* Exercise instructions *
Return all of the lines below exactly as they are.

* Dataset extract *

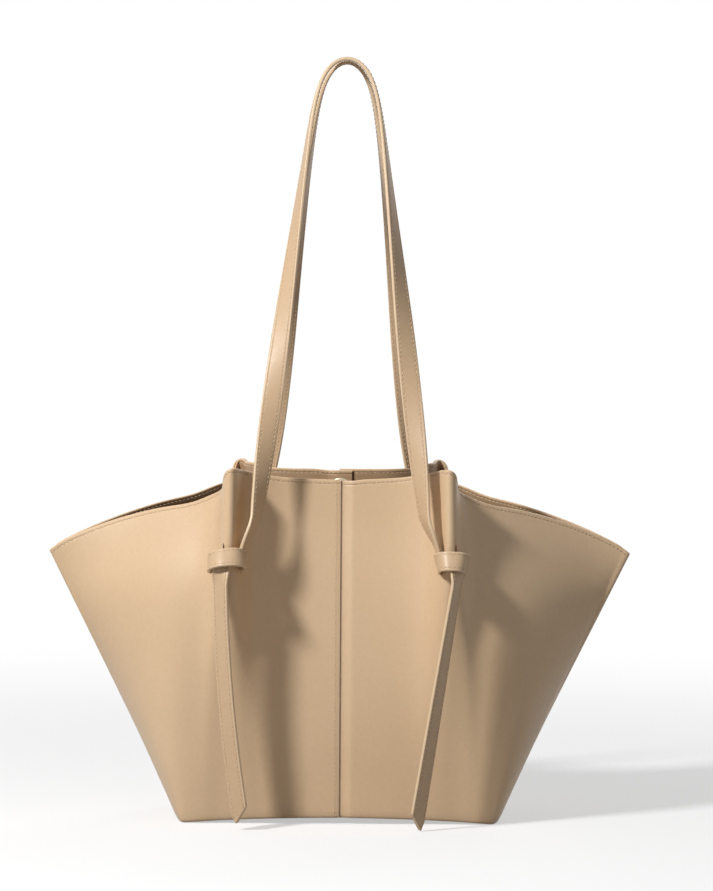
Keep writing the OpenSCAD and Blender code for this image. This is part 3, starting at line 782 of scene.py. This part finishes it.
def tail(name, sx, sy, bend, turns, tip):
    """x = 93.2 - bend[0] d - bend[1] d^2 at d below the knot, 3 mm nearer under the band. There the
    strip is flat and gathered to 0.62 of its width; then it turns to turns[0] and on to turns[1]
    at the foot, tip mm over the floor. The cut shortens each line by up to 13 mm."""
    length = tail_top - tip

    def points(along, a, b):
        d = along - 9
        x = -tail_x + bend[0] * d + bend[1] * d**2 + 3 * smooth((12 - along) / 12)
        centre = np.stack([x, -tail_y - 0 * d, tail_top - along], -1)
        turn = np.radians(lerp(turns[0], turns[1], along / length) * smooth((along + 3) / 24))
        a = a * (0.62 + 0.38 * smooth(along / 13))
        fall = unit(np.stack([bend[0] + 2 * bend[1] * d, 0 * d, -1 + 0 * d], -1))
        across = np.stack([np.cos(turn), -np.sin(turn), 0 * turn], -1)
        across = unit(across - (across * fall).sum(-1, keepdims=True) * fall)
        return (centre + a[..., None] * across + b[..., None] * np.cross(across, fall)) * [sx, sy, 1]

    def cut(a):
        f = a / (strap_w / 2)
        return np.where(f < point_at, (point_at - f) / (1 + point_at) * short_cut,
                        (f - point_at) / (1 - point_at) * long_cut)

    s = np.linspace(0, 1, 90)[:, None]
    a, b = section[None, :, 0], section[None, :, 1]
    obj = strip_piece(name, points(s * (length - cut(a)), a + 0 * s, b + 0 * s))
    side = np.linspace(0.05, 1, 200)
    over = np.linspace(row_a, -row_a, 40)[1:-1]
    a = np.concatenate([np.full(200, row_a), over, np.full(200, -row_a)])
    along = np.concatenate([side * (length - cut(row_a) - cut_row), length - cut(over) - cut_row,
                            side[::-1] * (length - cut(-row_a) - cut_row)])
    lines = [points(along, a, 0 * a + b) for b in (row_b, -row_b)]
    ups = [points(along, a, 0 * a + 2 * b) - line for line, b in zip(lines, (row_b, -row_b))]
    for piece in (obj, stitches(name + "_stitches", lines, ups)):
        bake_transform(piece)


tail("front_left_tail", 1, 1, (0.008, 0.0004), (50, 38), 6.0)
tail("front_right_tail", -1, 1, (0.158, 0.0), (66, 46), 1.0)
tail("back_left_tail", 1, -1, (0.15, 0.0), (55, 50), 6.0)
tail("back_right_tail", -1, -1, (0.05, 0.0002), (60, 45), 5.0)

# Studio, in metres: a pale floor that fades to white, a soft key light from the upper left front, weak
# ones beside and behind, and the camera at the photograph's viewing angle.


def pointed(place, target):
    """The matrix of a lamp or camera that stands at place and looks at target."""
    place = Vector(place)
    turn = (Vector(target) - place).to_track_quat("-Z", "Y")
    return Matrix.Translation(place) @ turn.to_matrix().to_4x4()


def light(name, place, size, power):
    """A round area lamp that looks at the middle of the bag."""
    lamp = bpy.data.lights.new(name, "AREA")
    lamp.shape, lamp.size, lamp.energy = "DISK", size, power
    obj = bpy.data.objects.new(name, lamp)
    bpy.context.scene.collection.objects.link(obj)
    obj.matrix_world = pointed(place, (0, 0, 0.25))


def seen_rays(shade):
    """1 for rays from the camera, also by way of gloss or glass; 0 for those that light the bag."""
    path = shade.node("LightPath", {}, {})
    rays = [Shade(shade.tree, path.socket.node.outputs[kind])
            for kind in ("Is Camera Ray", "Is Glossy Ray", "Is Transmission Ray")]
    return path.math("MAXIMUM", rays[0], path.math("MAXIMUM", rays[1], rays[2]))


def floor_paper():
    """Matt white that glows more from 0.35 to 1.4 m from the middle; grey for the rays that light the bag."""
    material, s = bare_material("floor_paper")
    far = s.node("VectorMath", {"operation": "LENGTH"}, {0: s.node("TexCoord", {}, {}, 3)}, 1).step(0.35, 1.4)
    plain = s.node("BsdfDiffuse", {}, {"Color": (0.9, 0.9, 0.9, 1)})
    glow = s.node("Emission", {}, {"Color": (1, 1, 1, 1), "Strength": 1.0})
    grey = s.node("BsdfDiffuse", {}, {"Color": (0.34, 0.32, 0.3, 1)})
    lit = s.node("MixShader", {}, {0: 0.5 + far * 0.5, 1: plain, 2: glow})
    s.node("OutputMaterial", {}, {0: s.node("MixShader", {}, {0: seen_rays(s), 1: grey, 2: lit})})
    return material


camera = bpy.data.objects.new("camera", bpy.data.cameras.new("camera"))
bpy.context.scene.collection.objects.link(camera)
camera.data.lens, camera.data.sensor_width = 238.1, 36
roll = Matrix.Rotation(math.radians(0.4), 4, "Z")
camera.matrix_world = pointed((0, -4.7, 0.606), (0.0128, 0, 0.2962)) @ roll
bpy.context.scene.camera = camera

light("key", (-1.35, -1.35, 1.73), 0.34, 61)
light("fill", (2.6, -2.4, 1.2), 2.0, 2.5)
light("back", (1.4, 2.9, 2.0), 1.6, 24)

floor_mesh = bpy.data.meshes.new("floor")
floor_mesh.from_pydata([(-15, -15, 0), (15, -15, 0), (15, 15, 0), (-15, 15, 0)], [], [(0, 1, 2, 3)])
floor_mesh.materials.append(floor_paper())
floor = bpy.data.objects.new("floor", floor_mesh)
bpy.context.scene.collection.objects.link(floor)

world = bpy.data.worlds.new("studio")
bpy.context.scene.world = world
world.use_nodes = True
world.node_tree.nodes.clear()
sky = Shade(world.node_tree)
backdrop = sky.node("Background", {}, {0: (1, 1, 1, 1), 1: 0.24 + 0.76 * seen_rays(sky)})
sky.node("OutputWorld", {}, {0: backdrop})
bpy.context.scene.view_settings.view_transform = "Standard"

* Answer in full *
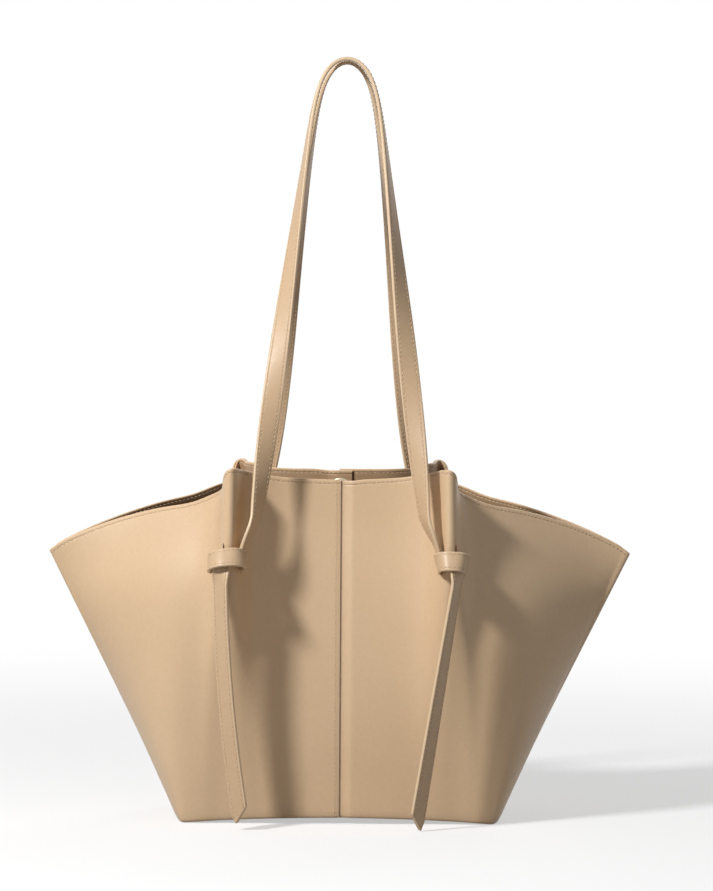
Keep writing the OpenSCAD and Blender code for this image. This is part 3, starting at line 782 of scene.py. This part finishes it.
def tail(name, sx, sy, bend, turns, tip):
    """x = 93.2 - bend[0] d - bend[1] d^2 at d below the knot, 3 mm nearer under the band. There the
    strip is flat and gathered to 0.62 of its width; then it turns to turns[0] and on to turns[1]
    at the foot, tip mm over the floor. The cut shortens each line by up to 13 mm."""
    length = tail_top - tip

    def points(along, a, b):
        d = along - 9
        x = -tail_x + bend[0] * d + bend[1] * d**2 + 3 * smooth((12 - along) / 12)
        centre = np.stack([x, -tail_y - 0 * d, tail_top - along], -1)
        turn = np.radians(lerp(turns[0], turns[1], along / length) * smooth((along + 3) / 24))
        a = a * (0.62 + 0.38 * smooth(along / 13))
        fall = unit(np.stack([bend[0] + 2 * bend[1] * d, 0 * d, -1 + 0 * d], -1))
        across = np.stack([np.cos(turn), -np.sin(turn), 0 * turn], -1)
        across = unit(across - (across * fall).sum(-1, keepdims=True) * fall)
        return (centre + a[..., None] * across + b[..., None] * np.cross(across, fall)) * [sx, sy, 1]

    def cut(a):
        f = a / (strap_w / 2)
        return np.where(f < point_at, (point_at - f) / (1 + point_at) * short_cut,
                        (f - point_at) / (1 - point_at) * long_cut)

    s = np.linspace(0, 1, 90)[:, None]
    a, b = section[None, :, 0], section[None, :, 1]
    obj = strip_piece(name, points(s * (length - cut(a)), a + 0 * s, b + 0 * s))
    side = np.linspace(0.05, 1, 200)
    over = np.linspace(row_a, -row_a, 40)[1:-1]
    a = np.concatenate([np.full(200, row_a), over, np.full(200, -row_a)])
    along = np.concatenate([side * (length - cut(row_a) - cut_row), length - cut(over) - cut_row,
                            side[::-1] * (length - cut(-row_a) - cut_row)])
    lines = [points(along, a, 0 * a + b) for b in (row_b, -row_b)]
    ups = [points(along, a, 0 * a + 2 * b) - line for line, b in zip(lines, (row_b, -row_b))]
    for piece in (obj, stitches(name + "_stitches", lines, ups)):
        bake_transform(piece)


tail("front_left_tail", 1, 1, (0.008, 0.0004), (50, 38), 6.0)
tail("front_right_tail", -1, 1, (0.158, 0.0), (66, 46), 1.0)
tail("back_left_tail", 1, -1, (0.15, 0.0), (55, 50), 6.0)
tail("back_right_tail", -1, -1, (0.05, 0.0002), (60, 45), 5.0)

# Studio, in metres: a pale floor that fades to white, a soft key light from the upper left front, weak
# ones beside and behind, and the camera at the photograph's viewing angle.


def pointed(place, target):
    """The matrix of a lamp or camera that stands at place and looks at target."""
    place = Vector(place)
    turn = (Vector(target) - place).to_track_quat("-Z", "Y")
    return Matrix.Translation(place) @ turn.to_matrix().to_4x4()


def light(name, place, size, power):
    """A round area lamp that looks at the middle of the bag."""
    lamp = bpy.data.lights.new(name, "AREA")
    lamp.shape, lamp.size, lamp.energy = "DISK", size, power
    obj = bpy.data.objects.new(name, lamp)
    bpy.context.scene.collection.objects.link(obj)
    obj.matrix_world = pointed(place, (0, 0, 0.25))


def seen_rays(shade):
    """1 for rays from the camera, also by way of gloss or glass; 0 for those that light the bag."""
    path = shade.node("LightPath", {}, {})
    rays = [Shade(shade.tree, path.socket.node.outputs[kind])
            for kind in ("Is Camera Ray", "Is Glossy Ray", "Is Transmission Ray")]
    return path.math("MAXIMUM", rays[0], path.math("MAXIMUM", rays[1], rays[2]))


def floor_paper():
    """Matt white that glows more from 0.35 to 1.4 m from the middle; grey for the rays that light the bag."""
    material, s = bare_material("floor_paper")
    far = s.node("VectorMath", {"operation": "LENGTH"}, {0: s.node("TexCoord", {}, {}, 3)}, 1).step(0.35, 1.4)
    plain = s.node("BsdfDiffuse", {}, {"Color": (0.9, 0.9, 0.9, 1)})
    glow = s.node("Emission", {}, {"Color": (1, 1, 1, 1), "Strength": 1.0})
    grey = s.node("BsdfDiffuse", {}, {"Color": (0.34, 0.32, 0.3, 1)})
    lit = s.node("MixShader", {}, {0: 0.5 + far * 0.5, 1: plain, 2: glow})
    s.node("OutputMaterial", {}, {0: s.node("MixShader", {}, {0: seen_rays(s), 1: grey, 2: lit})})
    return material


camera = bpy.data.objects.new("camera", bpy.data.cameras.new("camera"))
bpy.context.scene.collection.objects.link(camera)
camera.data.lens, camera.data.sensor_width = 238.1, 36
roll = Matrix.Rotation(math.radians(0.4), 4, "Z")
camera.matrix_world = pointed((0, -4.7, 0.606), (0.0128, 0, 0.2962)) @ roll
bpy.context.scene.camera = camera

light("key", (-1.35, -1.35, 1.73), 0.34, 61)
light("fill", (2.6, -2.4, 1.2), 2.0, 2.5)
light("back", (1.4, 2.9, 2.0), 1.6, 24)

floor_mesh = bpy.data.meshes.new("floor")
floor_mesh.from_pydata([(-15, -15, 0), (15, -15, 0), (15, 15, 0), (-15, 15, 0)], [], [(0, 1, 2, 3)])
floor_mesh.materials.append(floor_paper())
floor = bpy.data.objects.new("floor", floor_mesh)
bpy.context.scene.collection.objects.link(floor)

world = bpy.data.worlds.new("studio")
bpy.context.scene.world = world
world.use_nodes = True
world.node_tree.nodes.clear()
sky = Shade(world.node_tree)
backdrop = sky.node("Background", {}, {0: (1, 1, 1, 1), 1: 0.24 + 0.76 * seen_rays(sky)})
sky.node("OutputWorld", {}, {0: backdrop})
bpy.context.scene.view_settings.view_transform = "Standard"